__Instructions to follow__
Take the entries below and print only the lines from the one with "Write part 2" through the one with "calls for the", exactly as they stand, both ends included.

* start *

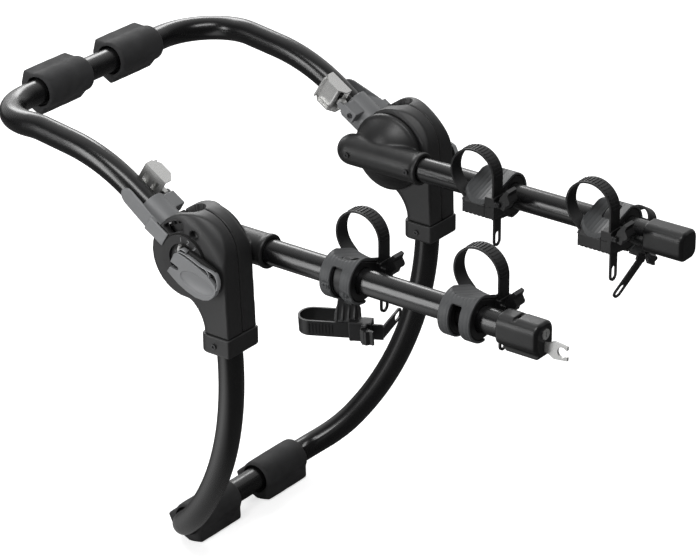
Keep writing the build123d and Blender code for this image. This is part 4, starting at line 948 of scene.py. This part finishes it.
class CARRIER_OT_stage(bpy.types.Operator):
    """Set the floor, the studio light and the camera"""

    bl_idname = "carrier.stage"
    bl_label = "Studio"

    def execute(self, context):
        scene = bpy.context.scene
        scene.view_settings.view_transform = "Standard"
        self.floor()
        self.sky(scene)
        self.lamps(scene)
        self.camera(scene)
        return {"FINISHED"}

    def floor(self):
        low = min(CAD_BOX[0][2], CAD_BOX[1][2])
        half = own("carrier_stage").floor
        bm = bmesh.new()
        bmesh.ops.create_grid(bm, x_segments=1, y_segments=1, size=half)
        mesh = finish_bmesh(bm, "floor", False)
        mesh.transform(Matrix.Translation((0, 0, low - FLOOR_DROP)))
        made = bpy.data.objects.new("floor", mesh)
        bpy.context.scene.collection.objects.link(made)
        material, tree, shader, place = start_finish("pale_floor")
        shader.inputs["Roughness"].default_value = 0.9
        shader.inputs["Specular IOR Level"].default_value = 0.0
        shader.inputs["Emission Color"].default_value = (1.0, 1.0, 1.0, 1.0)
        path = add(tree, "ShaderNodeLightPath")
        seen = math(tree, "MAXIMUM", path.outputs["Is Camera Ray"], path.outputs["Is Transmission Ray"])
        spot = add(tree, "ShaderNodeSeparateXYZ")
        tree.links.new(place, spot.inputs["Vector"])
        aside = ramp_value(tree, spot.outputs["X"], *PATCH_ASIDE)
        near = ramp_value(tree, spot.outputs["Y"], *PATCH_NEAR)
        far = ramp_value(tree, spot.outputs["Y"], *PATCH_FAR)
        sweep = math(tree, "MULTIPLY", math(tree, "MULTIPLY", near, far), aside)
        glossy = math(tree, "MULTIPLY", path.outputs["Is Glossy Ray"], sweep)
        glow = math(tree, "MAXIMUM", math(tree, "MULTIPLY", seen, FLOOR_WHITE), glossy)
        tree.links.new(glow, shader.inputs["Emission Strength"])
        tint = mix_colour(tree, path.outputs["Is Glossy Ray"], (0.90, 0.90, 0.90, 1.0), (0.12, 0.12, 0.12, 1.0))
        tree.links.new(tint, shader.inputs["Base Color"])
        mesh.materials.append(material)

    def sky(self, scene):
        world = bpy.data.worlds.new("studio")
        world.use_nodes = True
        scene.world = world
        tree = world.node_tree
        back = tree.nodes["Background"]
        path = add(tree, "ShaderNodeLightPath")
        seen = math(tree, "MAXIMUM", path.outputs["Is Camera Ray"], path.outputs["Is Transmission Ray"])
        way = add(tree, "ShaderNodeTexCoord")
        facing = add(tree, "ShaderNodeVectorMath", operation="DOT_PRODUCT")
        tree.links.new(way.outputs["Generated"], facing.inputs[0])
        facing.inputs[1].default_value = Vector(WHITE_WALL).normalized()
        wall = ramp_value(tree, facing.outputs["Value"], *WALL_RAMP)
        glossy = math(tree, "MULTIPLY", path.outputs["Is Glossy Ray"], wall)
        back.inputs["Color"].default_value = (1.0, 1.0, 1.0, 1.0)
        diffuse = math(tree, "MULTIPLY", path.outputs["Is Diffuse Ray"], SKY_DIFFUSE)
        strength = math(tree, "MAXIMUM", math(tree, "MAXIMUM", seen, glossy), diffuse)
        tree.links.new(strength, back.inputs["Strength"])

    def lamps(self, scene):
        for name, place, target, size, power in LAMPS:
            lamp = bpy.data.lights.new(name, "AREA")
            lamp.shape = "RECTANGLE"
            lamp.size, lamp.size_y = size
            lamp.energy = power
            made = bpy.data.objects.new(name, lamp)
            scene.collection.objects.link(made)
            aim = Vector(target) - Vector(place)
            made.matrix_world = Matrix.Translation(place) @ aim.to_track_quat("-Z", "Y").to_matrix().to_4x4()

    def camera(self, scene):
        lens = bpy.data.cameras.new("camera")
        lens.sensor_width = 36.0
        lens.lens = own("carrier_stage").lens
        lens.clip_end = 60.0
        made = bpy.data.objects.new("camera", lens)
        scene.collection.objects.link(made)
        right = Vector(CAMERA_RIGHT)
        down = Vector(CAMERA_DOWN)
        ahead = Vector(CAMERA_AHEAD)
        turn = Matrix((right, -down, -ahead)).transposed().to_4x4()
        made.matrix_world = Matrix.Translation(CAMERA_PLACE) @ turn
        scene.camera = made


class CARRIER_PT_tools(bpy.types.Panel):
    bl_label = "Carrier"
    bl_idname = "CARRIER_PT_tools"
    bl_space_type = "VIEW_3D"
    bl_region_type = "UI"
    bl_category = "Carrier"

    def draw(self, context):
        for operator in OPERATORS:
            self.layout.operator(operator.bl_idname)
        for name in GROUPS_OF_SIZES:
            sizes = getattr(context.scene, name)
            for key in sizes.bl_rna.properties.keys():
                if key not in {"rna_type", "name"}:
                    self.layout.prop(sizes, key)


OPERATORS = (
    CARRIER_OT_stage,
    CARRIER_OT_finishes,
    CARRIER_OT_skins,
    CARRIER_OT_levers,
    CARRIER_OT_foam,
    CARRIER_OT_dial,
)
GROUPS_OF_SIZES = {
    "carrier_colours": CarrierColours,
    "carrier_foam": FoamSizes,
    "carrier_dial": DialSizes,
    "carrier_stage": StageSizes,
}


def register():
    for name, kind in GROUPS_OF_SIZES.items():
        bpy.utils.register_class(kind)
        setattr(bpy.types.Scene, name, PointerProperty(type=kind))
    for kind in OPERATORS + (CARRIER_PT_tools,):
        bpy.utils.register_class(kind)


def unregister():
    for kind in (CARRIER_PT_tools,) + OPERATORS[::-1]:
        bpy.utils.unregister_class(kind)
    for name, kind in GROUPS_OF_SIZES.items():
        delattr(bpy.types.Scene, name)
        bpy.utils.unregister_class(kind)


def main():
    register()
    bpy.ops.carrier.stage()
    bpy.ops.carrier.finishes()
    bpy.ops.carrier.skins()
    bpy.ops.carrier.levers()
    bpy.ops.carrier.foam()
    bpy.ops.carrier.dial()


if __name__ == "__main__":
    main()
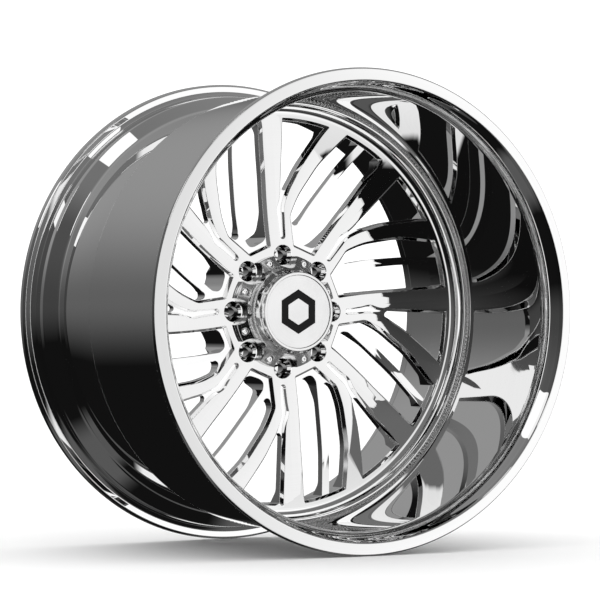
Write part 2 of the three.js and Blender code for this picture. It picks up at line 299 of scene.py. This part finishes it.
class NodeMaths:
    """Short calls for the arithmetic of a node tree. A value is a number or a node's output."""

    def __init__(self, tree):
        self.tree = tree

    def node(self, kind, *inputs, output=0, **settings):
        made = self.tree.nodes.new(kind)
        for key, value in settings.items():
            setattr(made, key, value)
        for socket, value in zip(made.inputs, inputs):
            if isinstance(value, bpy.types.NodeSocket):
                self.tree.links.new(value, socket)
            elif value is not None:
                socket.default_value = value
        return made.outputs[output]

    def do(self, operation, *inputs):
        return self.node("ShaderNodeMath", *inputs, operation=operation)

    def mix(self, share, first, second):
        return self.do("MULTIPLY_ADD", share, self.do("SUBTRACT", second, first), first)

    def ramp(self, value, start, end, low=0.0, high=1.0):
        """Low before start, high after end, and a smooth rise between them."""
        return self.node(
            "ShaderNodeMapRange", value, start, end, low, high, interpolation_type="SMOOTHSTEP"
        )


def new_material(name, **values):
    material = bpy.data.materials.new(name)
    material.use_nodes = True
    shader = material.node_tree.nodes["Principled BSDF"]
    for key, value in values.items():
        shader.inputs[key.replace("_", " ")].default_value = value
    return material


LINES_PER_M = 1400                    # fineness of the turning lines
BUFFING_CLOUDS = 14                   # buffing marks per metre
BEAD_SCALES = 320                     # scales of a weld bead per radian round the wheel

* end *

__The reply__
Write part 2 of the three.js and Blender code for this picture. It picks up at line 299 of scene.py. This part finishes it.
class NodeMaths:
    """Short calls for the arithmetic of a node tree. A value is a number or a node's output."""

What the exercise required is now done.